▸ Requirements
Print all the data, keeping every line exactly as it is.

▸ Data provided
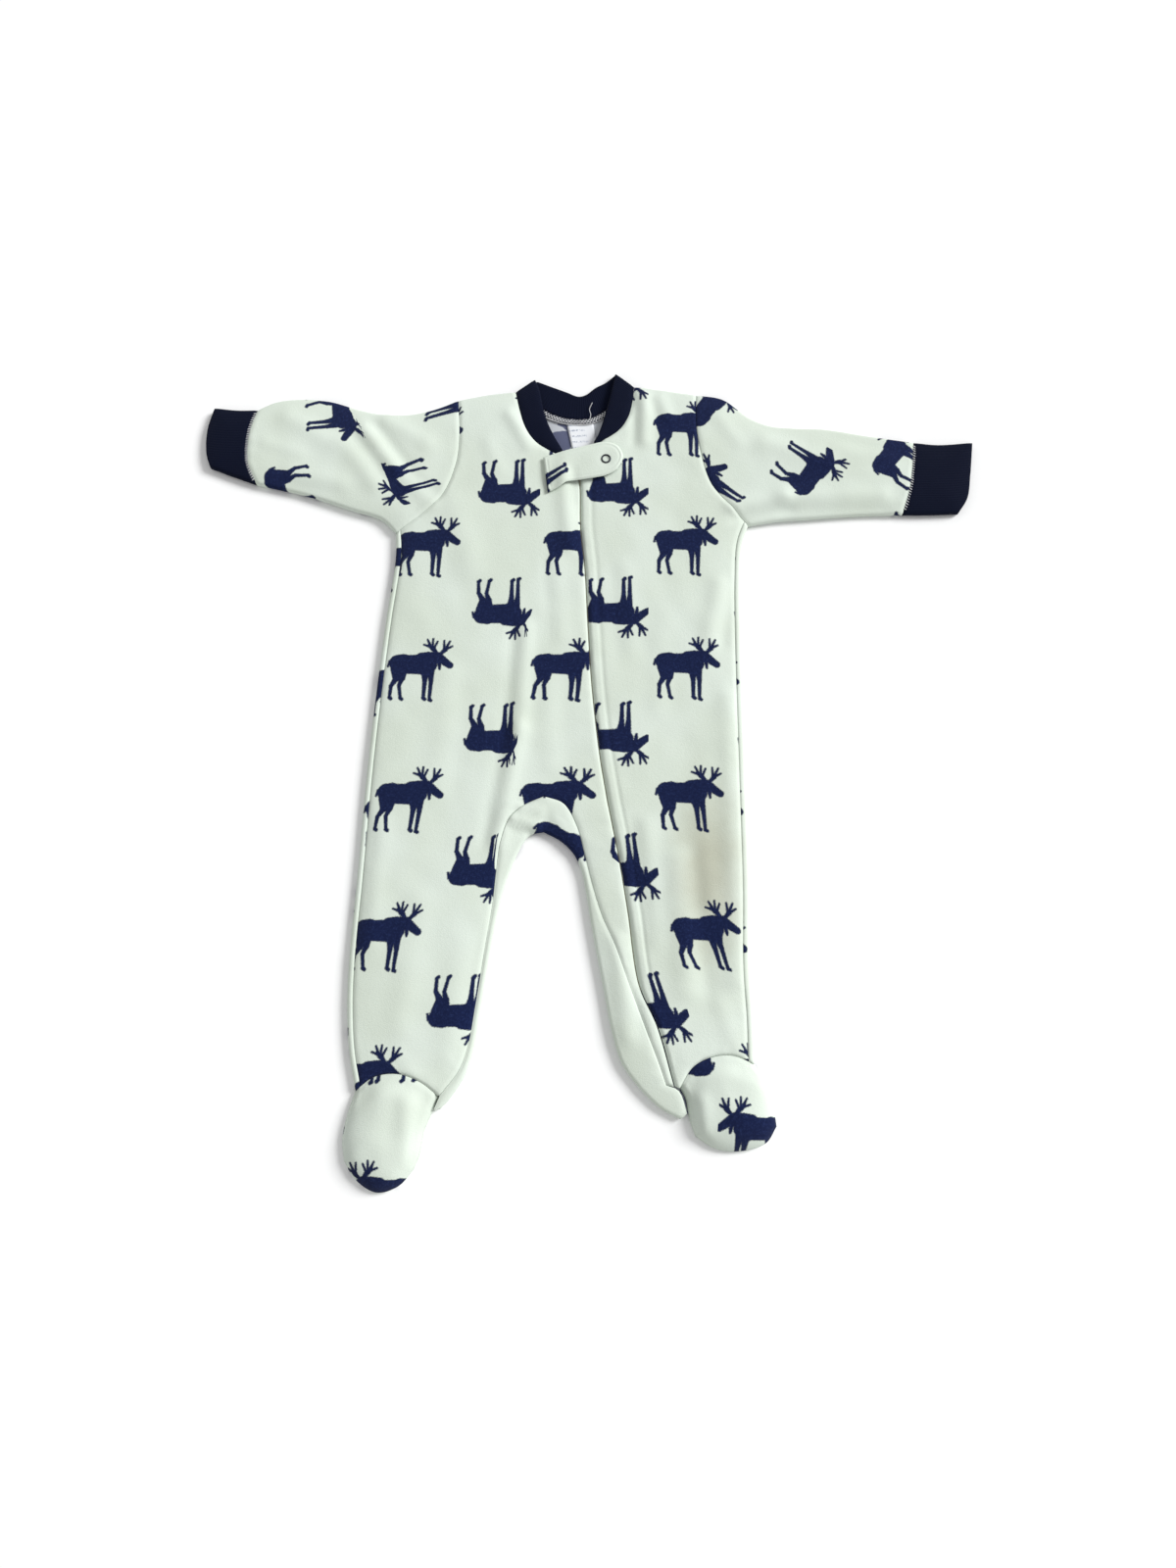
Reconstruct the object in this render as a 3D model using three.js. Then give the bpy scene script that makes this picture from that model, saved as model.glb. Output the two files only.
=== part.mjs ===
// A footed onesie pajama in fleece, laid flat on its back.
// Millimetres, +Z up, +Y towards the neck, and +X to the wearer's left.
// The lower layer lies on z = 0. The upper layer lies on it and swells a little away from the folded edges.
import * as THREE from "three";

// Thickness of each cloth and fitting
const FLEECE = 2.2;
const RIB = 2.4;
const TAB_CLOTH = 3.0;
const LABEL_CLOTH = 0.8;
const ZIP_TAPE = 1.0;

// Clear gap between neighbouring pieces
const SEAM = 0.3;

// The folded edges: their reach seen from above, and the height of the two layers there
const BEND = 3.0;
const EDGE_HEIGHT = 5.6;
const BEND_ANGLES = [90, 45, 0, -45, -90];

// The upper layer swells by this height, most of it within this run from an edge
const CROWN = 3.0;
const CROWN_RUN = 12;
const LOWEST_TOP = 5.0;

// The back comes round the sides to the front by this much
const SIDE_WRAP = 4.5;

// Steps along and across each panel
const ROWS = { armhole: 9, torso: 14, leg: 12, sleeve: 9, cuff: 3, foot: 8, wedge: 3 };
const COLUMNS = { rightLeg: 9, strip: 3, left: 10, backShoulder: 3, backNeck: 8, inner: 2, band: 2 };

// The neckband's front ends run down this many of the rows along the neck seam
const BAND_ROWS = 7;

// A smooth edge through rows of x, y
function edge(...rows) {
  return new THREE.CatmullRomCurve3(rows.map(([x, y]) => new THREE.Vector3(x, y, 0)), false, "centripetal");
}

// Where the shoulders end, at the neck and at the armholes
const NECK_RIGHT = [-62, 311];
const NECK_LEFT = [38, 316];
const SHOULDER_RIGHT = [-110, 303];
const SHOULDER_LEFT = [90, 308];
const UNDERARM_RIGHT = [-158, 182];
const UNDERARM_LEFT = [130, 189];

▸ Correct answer
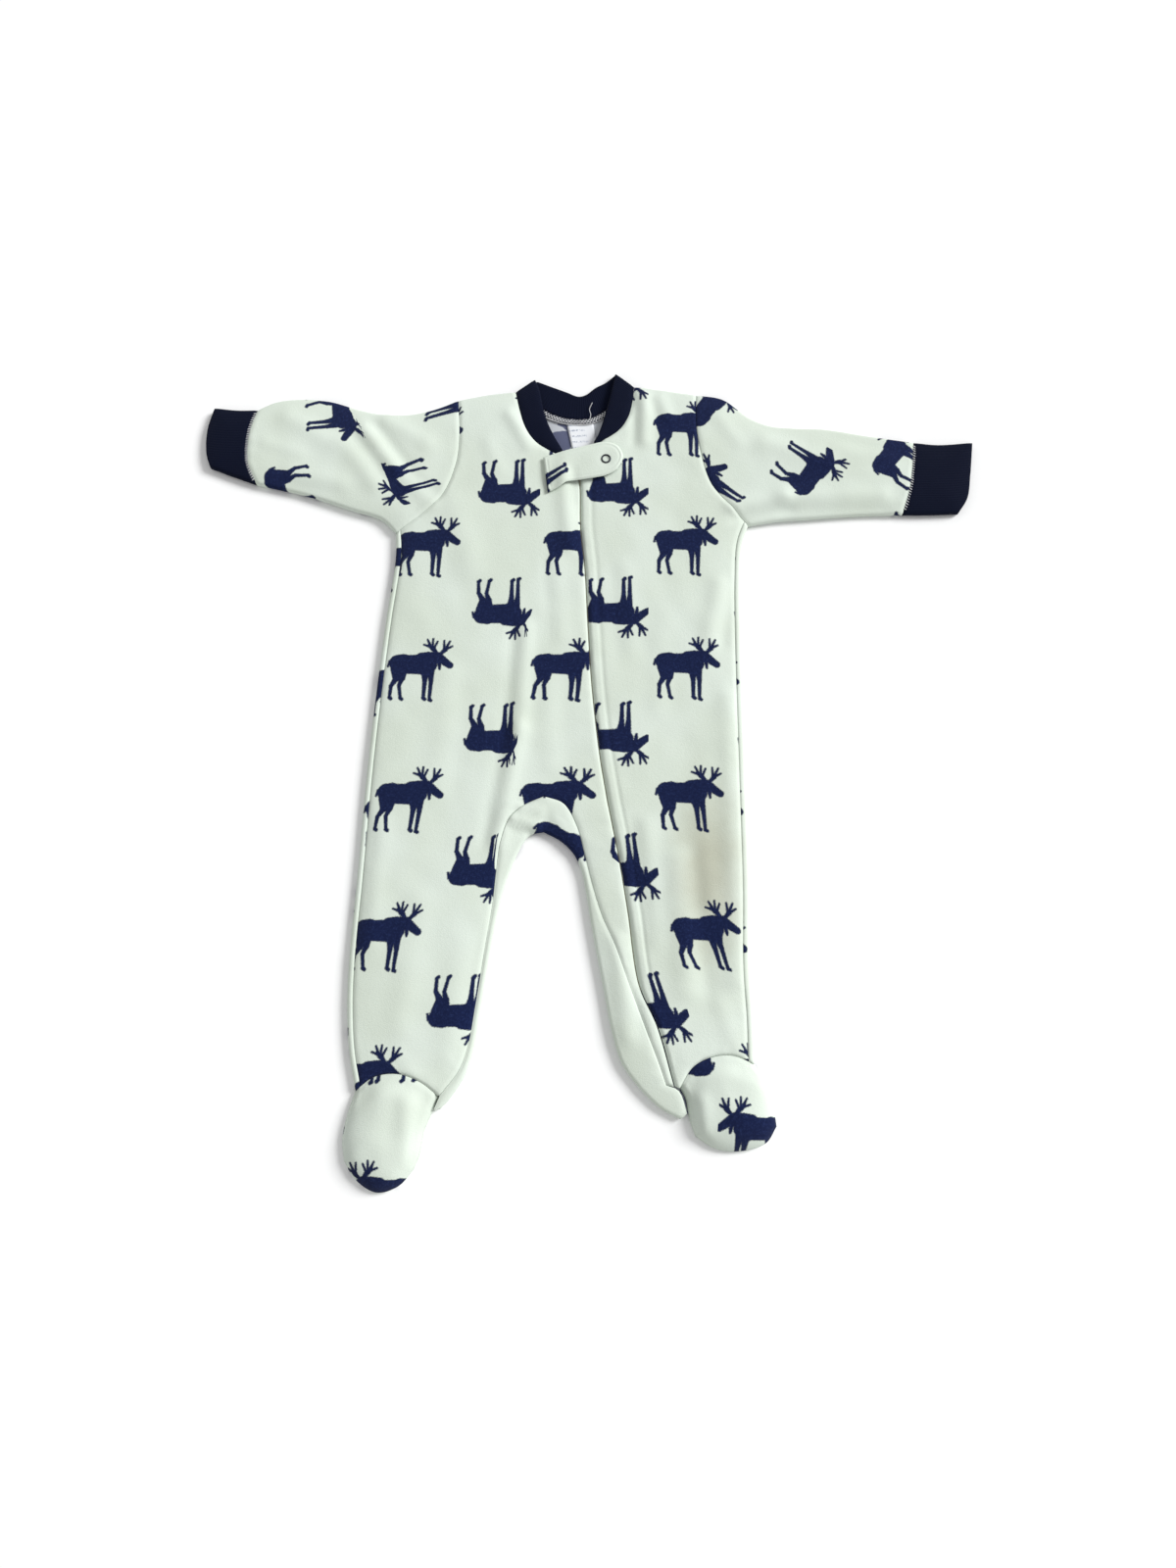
Reconstruct the object in this render as a 3D model using three.js. Then give the bpy scene script that makes this picture from that model, saved as model.glb. Output the two files only.
=== part.mjs ===
// A footed onesie pajama in fleece, laid flat on its back.
// Millimetres, +Z up, +Y towards the neck, and +X to the wearer's left.
// The lower layer lies on z = 0. The upper layer lies on it and swells a little away from the folded edges.
import * as THREE from "three";

// Thickness of each cloth and fitting
const FLEECE = 2.2;
const RIB = 2.4;
const TAB_CLOTH = 3.0;
const LABEL_CLOTH = 0.8;
const ZIP_TAPE = 1.0;

// Clear gap between neighbouring pieces
const SEAM = 0.3;

// The folded edges: their reach seen from above, and the height of the two layers there
const BEND = 3.0;
const EDGE_HEIGHT = 5.6;
const BEND_ANGLES = [90, 45, 0, -45, -90];

// The upper layer swells by this height, most of it within this run from an edge
const CROWN = 3.0;
const CROWN_RUN = 12;
const LOWEST_TOP = 5.0;

// The back comes round the sides to the front by this much
const SIDE_WRAP = 4.5;

// Steps along and across each panel
const ROWS = { armhole: 9, torso: 14, leg: 12, sleeve: 9, cuff: 3, foot: 8, wedge: 3 };
const COLUMNS = { rightLeg: 9, strip: 3, left: 10, backShoulder: 3, backNeck: 8, inner: 2, band: 2 };

// The neckband's front ends run down this many of the rows along the neck seam
const BAND_ROWS = 7;

// A smooth edge through rows of x, y
function edge(...rows) {
  return new THREE.CatmullRomCurve3(rows.map(([x, y]) => new THREE.Vector3(x, y, 0)), false, "centripetal");
}

// Where the shoulders end, at the neck and at the armholes
const NECK_RIGHT = [-62, 311];
const NECK_LEFT = [38, 316];
const SHOULDER_RIGHT = [-110, 303];
const SHOULDER_LEFT = [90, 308];
const UNDERARM_RIGHT = [-158, 182];
const UNDERARM_LEFT = [130, 189];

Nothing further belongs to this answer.